#### [DATA EXCERPT]

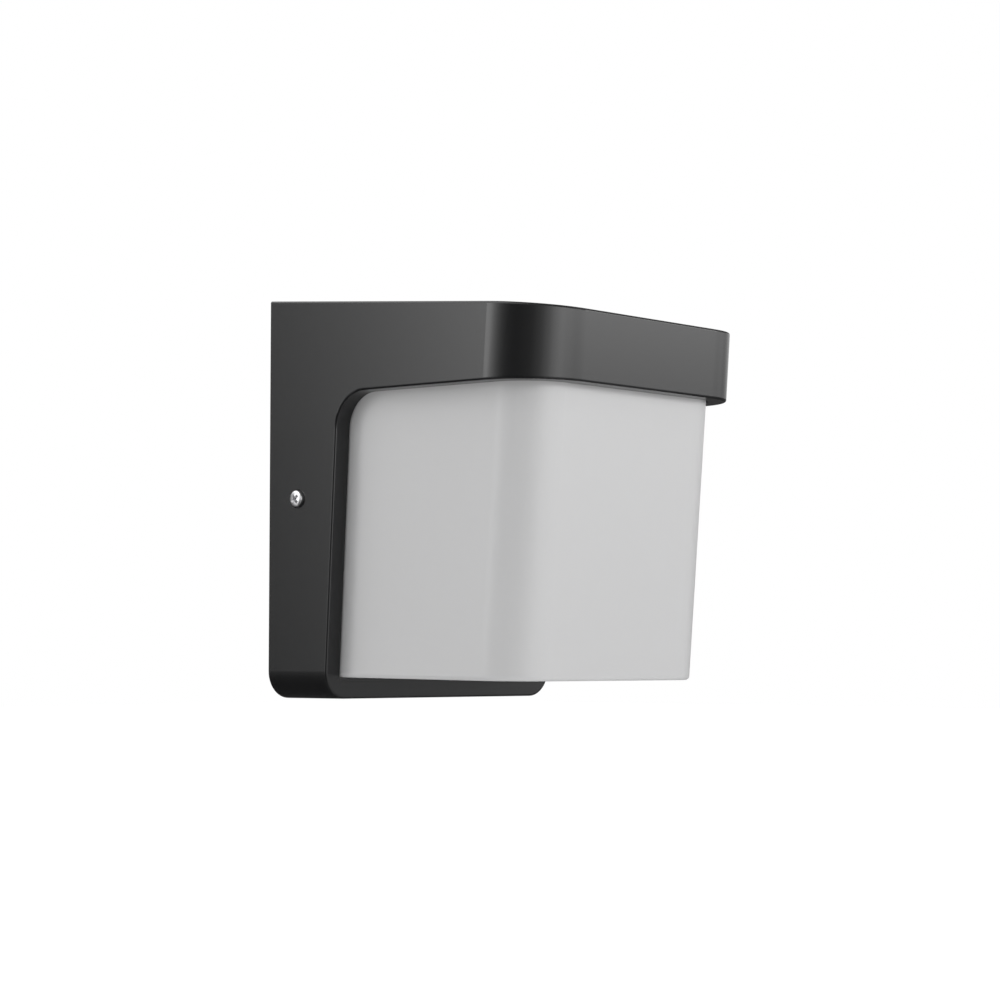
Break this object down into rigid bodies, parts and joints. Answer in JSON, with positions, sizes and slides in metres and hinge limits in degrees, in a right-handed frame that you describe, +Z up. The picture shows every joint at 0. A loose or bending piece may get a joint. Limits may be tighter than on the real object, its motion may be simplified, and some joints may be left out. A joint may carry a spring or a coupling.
{
  "type": "outdoor wall lantern",
  "caption": "Wall lantern: black back box and sloping roof in one moulding over an opal box diffuser; the cover pulls off a cast wall plate that carries lampholder and bulb.",
  "frame": {"origin": "middle of the two wall slots, on the wall plane", "axes": "+X to the right seen from the front, +Y into the wall, +Z up; the lantern stands out towards -Y"},
  "size_m": [0.149, 0.1623, 0.178],
  "materials": {
    "black_housing": "satin powder coat",
    "opal_diffuser": "satin opal",
    "cast_plate": "as cast",
    "rubber": "matt",
    "zinc_steel": "zinc plated",
    "side_screw": "bright",
    "white_paint": "matt white",
    "white_plastic": "satin",
    "opal_globe": "satin opal",
    "porcelain": "glazed",
    "brass": "plain",
    "nickel_cap": "nickel plated",
    "dark_insulator": "gloss",
    "circuit_board": "solder mask",
    "led_chip": "phosphor",
    "live_wire": "satin",
    "neutral_wire": "satin",
    "earth_wire": "satin"
  },
  "bodies": {
    "wall_side": {"wall_plate": "cast_plate", "cable_grommet": "rubber", "side_ears": "zinc_steel", "lampholder_bracket": "zinc_steel", "bracket_screws": "zinc_steel", "lampholder_screws": "zinc_steel", "reflector_pillars": "zinc_steel", "reflector_screws": "zinc_steel", "terminal_block_screws": "zinc_steel", "reflector_plate": "white_paint", "terminal_block": "white_plastic", "lampholder_body": "porcelain", "terminal_sleeves": "brass", "terminal_screws": "brass", "lampholder_shell": "brass", "lampholder_contact": "brass", "earth_screw": "brass", "earth_washer": "brass", "live_lead": "live_wire", "neutral_lead": "neutral_wire", "earth_lead": "earth_wire"},
    "cover": {"cover_housing": "black_housing", "rim_seal": "rubber", "diffuser": "opal_diffuser", "diffuser_gasket": "rubber", "diffuser_clips": "zinc_steel", "clip_screws": "zinc_steel", "square_nuts": "zinc_steel"},
    "bulb": {"bulb_centre_contact": "nickel_cap", "bulb_cap_insulator": "dark_insulator", "bulb_cap_shell": "nickel_cap", "bulb_housing": "white_plastic", "bulb_globe": "opal_globe", "bulb_led_board": "circuit_board", "bulb_leds": "led_chip", "bulb_driver_board": "circuit_board"},
    "left_screw": {"left_sealing_washer": "rubber", "left_cover_screw": "side_screw"},
    "right_screw": {"right_sealing_washer": "rubber", "right_cover_screw": "side_screw"}
  },
  "joints": [
    {"name": "cover_pull", "type": "slide", "parent": "wall_side", "child": "cover", "axis": [0, -1, 0], "range_m": [0, 0.15]},
    {"name": "bulb_turn", "type": "hinge", "parent": "wall_side", "child": "bulb", "pos_m": [0, -0.04, -0.0185], "axis": [0, -1, 0], "range_deg": [0, 900]},
    {"name": "left_screw_travel", "type": "slide", "parent": "cover", "child": "left_screw", "axis": [-1, 0, 0], "range_m": [0, 0.0028]},
    {"name": "right_screw_travel", "type": "slide", "parent": "cover", "child": "right_screw", "axis": [1, 0, 0], "range_m": [0, 0.0028]}
  ]
}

#### [WHAT YOU NEED TO DO]
Repeat the material above in full, quoting it exactly.

#### [TASK OUTPUT]
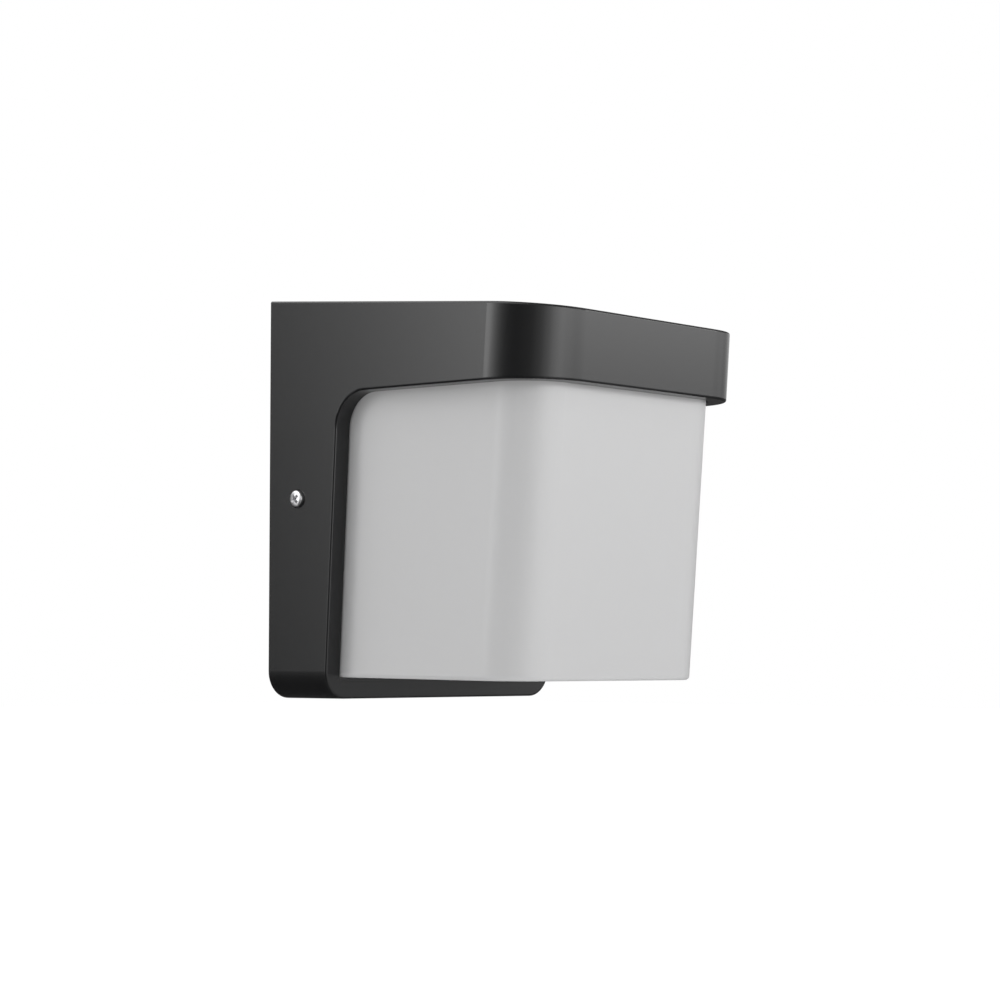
Break this object down into rigid bodies, parts and joints. Answer in JSON, with positions, sizes and slides in metres and hinge limits in degrees, in a right-handed frame that you describe, +Z up. The picture shows every joint at 0. A loose or bending piece may get a joint. Limits may be tighter than on the real object, its motion may be simplified, and some joints may be left out. A joint may carry a spring or a coupling.
{
  "type": "outdoor wall lantern",
  "caption": "Wall lantern: black back box and sloping roof in one moulding over an opal box diffuser; the cover pulls off a cast wall plate that carries lampholder and bulb.",
  "frame": {"origin": "middle of the two wall slots, on the wall plane", "axes": "+X to the right seen from the front, +Y into the wall, +Z up; the lantern stands out towards -Y"},
  "size_m": [0.149, 0.1623, 0.178],
  "materials": {
    "black_housing": "satin powder coat",
    "opal_diffuser": "satin opal",
    "cast_plate": "as cast",
    "rubber": "matt",
    "zinc_steel": "zinc plated",
    "side_screw": "bright",
    "white_paint": "matt white",
    "white_plastic": "satin",
    "opal_globe": "satin opal",
    "porcelain": "glazed",
    "brass": "plain",
    "nickel_cap": "nickel plated",
    "dark_insulator": "gloss",
    "circuit_board": "solder mask",
    "led_chip": "phosphor",
    "live_wire": "satin",
    "neutral_wire": "satin",
    "earth_wire": "satin"
  },
  "bodies": {
    "wall_side": {"wall_plate": "cast_plate", "cable_grommet": "rubber", "side_ears": "zinc_steel", "lampholder_bracket": "zinc_steel", "bracket_screws": "zinc_steel", "lampholder_screws": "zinc_steel", "reflector_pillars": "zinc_steel", "reflector_screws": "zinc_steel", "terminal_block_screws": "zinc_steel", "reflector_plate": "white_paint", "terminal_block": "white_plastic", "lampholder_body": "porcelain", "terminal_sleeves": "brass", "terminal_screws": "brass", "lampholder_shell": "brass", "lampholder_contact": "brass", "earth_screw": "brass", "earth_washer": "brass", "live_lead": "live_wire", "neutral_lead": "neutral_wire", "earth_lead": "earth_wire"},
    "cover": {"cover_housing": "black_housing", "rim_seal": "rubber", "diffuser": "opal_diffuser", "diffuser_gasket": "rubber", "diffuser_clips": "zinc_steel", "clip_screws": "zinc_steel", "square_nuts": "zinc_steel"},
    "bulb": {"bulb_centre_contact": "nickel_cap", "bulb_cap_insulator": "dark_insulator", "bulb_cap_shell": "nickel_cap", "bulb_housing": "white_plastic", "bulb_globe": "opal_globe", "bulb_led_board": "circuit_board", "bulb_leds": "led_chip", "bulb_driver_board": "circuit_board"},
    "left_screw": {"left_sealing_washer": "rubber", "left_cover_screw": "side_screw"},
    "right_screw": {"right_sealing_washer": "rubber", "right_cover_screw": "side_screw"}
  },
  "joints": [
    {"name": "cover_pull", "type": "slide", "parent": "wall_side", "child": "cover", "axis": [0, -1, 0], "range_m": [0, 0.15]},
    {"name": "bulb_turn", "type": "hinge", "parent": "wall_side", "child": "bulb", "pos_m": [0, -0.04, -0.0185], "axis": [0, -1, 0], "range_deg": [0, 900]},
    {"name": "left_screw_travel", "type": "slide", "parent": "cover", "child": "left_screw", "axis": [-1, 0, 0], "range_m": [0, 0.0028]},
    {"name": "right_screw_travel", "type": "slide", "parent": "cover", "child": "right_screw", "axis": [1, 0, 0], "range_m": [0, 0.0028]}
  ]
}